As to what happened, I mentioned during a break about taking a class focused on families and divorce proceedings, and she basically told me I can't because you actually have to give a shit about kids. She insinuated that since I "hate" kids I can't deal with divorce practice because I would fuck up a kids life. To keep things short: she followed up with a tirade of how I hate this or hate that and how the things I say are an attack on her. She pulled up the term breeder, which I don't really know how that came up. Again, I have never attacked her, and never used the term breeder so I'm not sure how she got there. All I've ever said is while kids are cute, I like when I get to give them back. Nothing against parents, just "not for me, thank you" when it comes to me having them.

Maybe she was having a bad day. Or maybe she felt offended because she's been peeking over my shoulder while I've been on /r/childfree or other websites and thinking I agree with the entire internet 100% of the time, but I definitely feel like I was unfairly attacked.

It's been almost a week, and while I've been trying to get over it I'm still angry about it.

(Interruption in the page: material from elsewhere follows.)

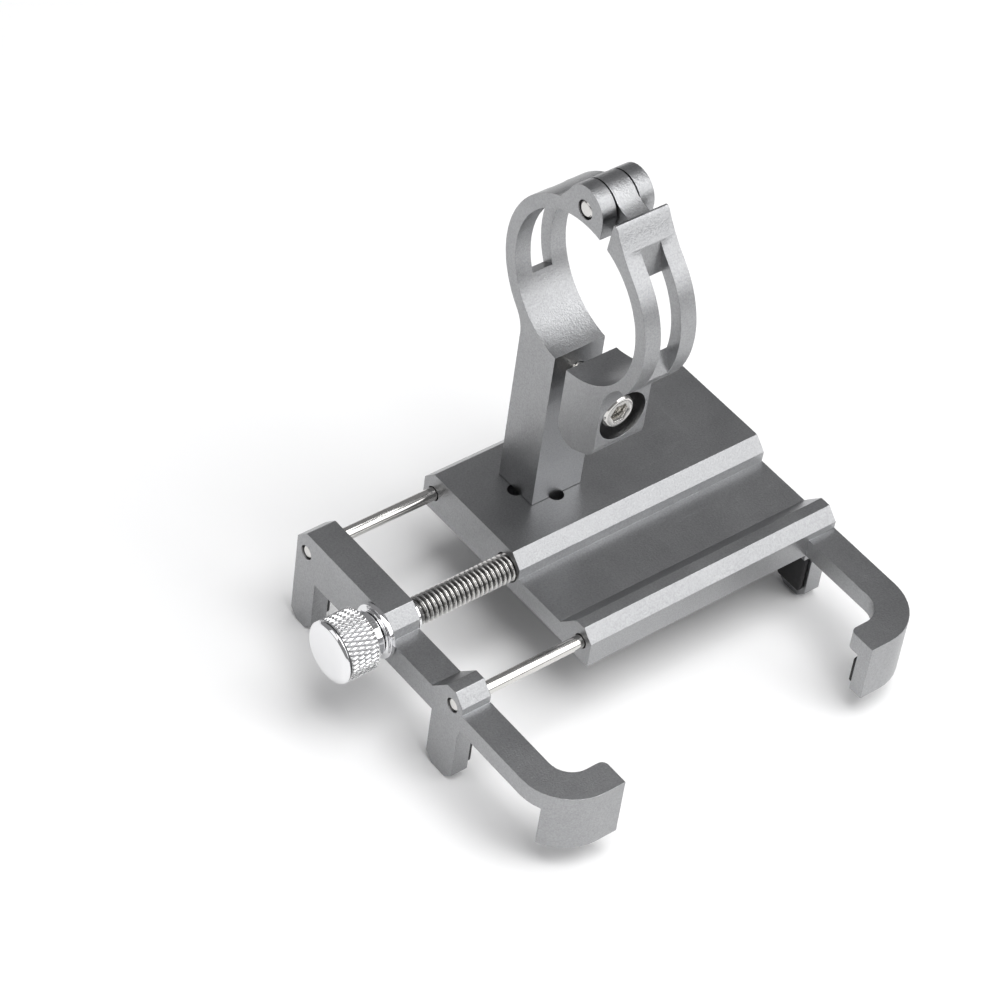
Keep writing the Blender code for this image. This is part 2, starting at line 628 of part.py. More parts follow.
def hook_pad(jaw, side, outer_x):
    """Rubber facing on the straight stretch of one hook's wall."""
    near_y = HOOK_END_Y + HOOK_WALL + PAD_GAP
    ends = sorted((outer_x + side * (CORNER_OUTER_R + RUBBER_MARGIN),
                   outer_x + side * (HOOK_REACH - RUBBER_MARGIN)))
    box(f"hook_pad_{jaw}", (ends[0], near_y, HOOK_UNDERSIDE + RUBBER_MARGIN),
        (ends[1], near_y + RUBBER_THICKNESS, BAR_UNDERSIDE - RUBBER_MARGIN), RUBBER)


def pads():
    """Foam strips under the plate, and rubber facings on both jaws."""
    plate_pads()
    for jaw, side, outer_x in (("moving", 1, JAW_OUTER_X), ("fixed", -1, PLATE_LENGTH)):
        claw_pads(jaw, side, outer_x)
        hook_pad(jaw, side, outer_x)


def carry_to_world(parts):
    """Parents every part to one empty that moves the drawing frame to the world frame."""
    origin = bpy.data.objects.new("mount_origin", None)
    bpy.context.scene.collection.objects.link(origin)
    middle_x = (KNOB_END_X + PLATE_LENGTH) / 2
    middle_y = (HOOK_END_Y + PLATEAU_END_Y) / 2
    origin.location = Vector((-middle_x, -middle_y, -CLAW_TIP_Z)) * MM
    for part in parts:
        part.parent = origin


def main():
    clear_scene()
    back_plate()
    movable_jaw()
    jaw_hardware()
    clamp_pillar()
    clamp_arm()
    hinge_pin()
    clamp_bolt()
    pillar_screw()
    pads()
    carry_to_world(list(bpy.data.objects))


main()
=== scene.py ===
"""Looks of a handlebar phone mount: blasted grey aluminium, polished screw, knob and rods."""
import json
import math

import bmesh
import bpy
import numpy as np
from mathutils import Matrix, Vector

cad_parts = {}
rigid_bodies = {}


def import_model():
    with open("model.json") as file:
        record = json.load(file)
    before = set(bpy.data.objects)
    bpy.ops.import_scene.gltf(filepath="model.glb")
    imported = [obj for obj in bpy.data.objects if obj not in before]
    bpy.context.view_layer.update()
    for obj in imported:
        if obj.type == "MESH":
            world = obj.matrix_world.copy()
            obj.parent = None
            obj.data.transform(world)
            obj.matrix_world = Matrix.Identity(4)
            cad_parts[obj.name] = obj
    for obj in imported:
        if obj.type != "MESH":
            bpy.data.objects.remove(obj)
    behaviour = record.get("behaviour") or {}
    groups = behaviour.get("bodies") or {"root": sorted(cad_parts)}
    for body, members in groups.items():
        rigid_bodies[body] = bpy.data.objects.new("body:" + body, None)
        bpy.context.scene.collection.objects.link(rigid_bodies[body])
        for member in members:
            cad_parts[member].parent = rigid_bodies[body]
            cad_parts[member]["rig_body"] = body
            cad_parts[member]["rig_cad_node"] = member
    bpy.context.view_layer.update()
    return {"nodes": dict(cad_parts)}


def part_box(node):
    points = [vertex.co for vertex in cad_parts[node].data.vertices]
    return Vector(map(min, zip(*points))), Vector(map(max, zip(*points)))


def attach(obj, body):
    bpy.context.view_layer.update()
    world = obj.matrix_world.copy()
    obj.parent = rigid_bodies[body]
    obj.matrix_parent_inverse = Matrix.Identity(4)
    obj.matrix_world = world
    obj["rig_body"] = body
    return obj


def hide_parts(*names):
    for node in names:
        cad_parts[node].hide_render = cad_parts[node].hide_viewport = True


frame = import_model()

MM = 0.001

# --- camera ---
CAMERA_AZIMUTH = math.radians(-43.82)
CAMERA_ELEVATION = math.radians(44.41)
CAMERA_ROLL = math.radians(8.58)
CAMERA_DISTANCE = 0.6544
CAMERA_AIM = Vector((-0.00282, 0.02328, 0.0223))
CAMERA_LENS = 132.75
SENSOR = 36.0

# --- threads, knurl and sockets ---
LEAD_PITCH = 1.0 * MM
LEAD_DEPTH = 0.62 * MM
BOLT_PITCH = 0.7 * MM
BOLT_DEPTH = 0.34 * MM
KNURL_TEETH = 42
KNURL_PITCH = 2.6 * MM
KNURL_DEPTH = 0.32 * MM
KNOB_NECK_SHARE = 0.73
JOURNAL_SHARE = 0.775
BOLT_RADIUS = 2.0 * MM
BOLT_HEAD_HEIGHT = 4.0 * MM
FOOT_SCREW_RADIUS = 1.5 * MM
FOOT_SCREW_HEAD_HEIGHT = 1.75 * MM
FOOT_SCREW_PITCH = 0.5 * MM
FOOT_SCREW_DEPTH = 0.26 * MM
CLIP_GROOVE_RADIUS = 2.28 * MM
CLIP_BAND = 0.55 * MM
CLIP_HALF_MOUTH = math.radians(27)

# --- a turned end stops this far short of the axis, and a fan of faces closes it ---
AXIS_DOT = 0.05 * MM

# --- how sharp a turn between faces stays crisp, in degrees ---
MILLED_SHARP = 52.0
FLAT_SHARP = 32.0

# --- aluminium colours ---
ANODISE = (0.290, 0.293, 0.300, 1.0)
ANODISE_LIGHT = (0.410, 0.413, 0.420, 1.0)


# ---------------------------------------------------------------- meshes

def node_centre(node):
    low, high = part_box(node)
    return (low + high) / 2


def make_piece(name, points, faces, node, finish, sharp_deg=FLAT_SHARP):
    """Turns points and faces into a smooth-shaded piece that stands for a CAD node."""
    mesh = bpy.data.meshes.new(name)
    mesh.from_pydata(np.asarray(points, float).tolist(), [], faces)
    mesh.validate()
    piece = bpy.data.objects.new(name, mesh)
    bpy.context.scene.collection.objects.link(piece)
    finish_piece(piece, node, finish, sharp_deg)
    return piece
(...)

I sit next to her in almost every class, and while we've been acting normally since then I'm still just upset over it. I think I feel even more betrayed because when we first met she kept reiterating how she loves her son, but she's a big supporter of choice and the ability to be childfree. All of a sudden, I feel like she's fine with it until somebody doesn't hide their opinions about not making the same choice she did.

I very well could be overly sensitive as I'm in a high stress environment and I tend to let things get to me when they shouldn't, but I just feel blindsided like I was coerced into apologizing for something I'm not sorry about. I like her as a person but, honestly it's really darkened my friendship with her since now I feel like I can't honestly share my dislike for something or someone without being "negative" and hateful.

I keep telling myself to just build a bridge and get over it, but I just can't seem to. Any words of wisdom out there? The conversation has just left me feeling like a bad person in general.

EDIT: TL;DR - Not wanting kids of my own means I can't want to help families. And I'm a bad person.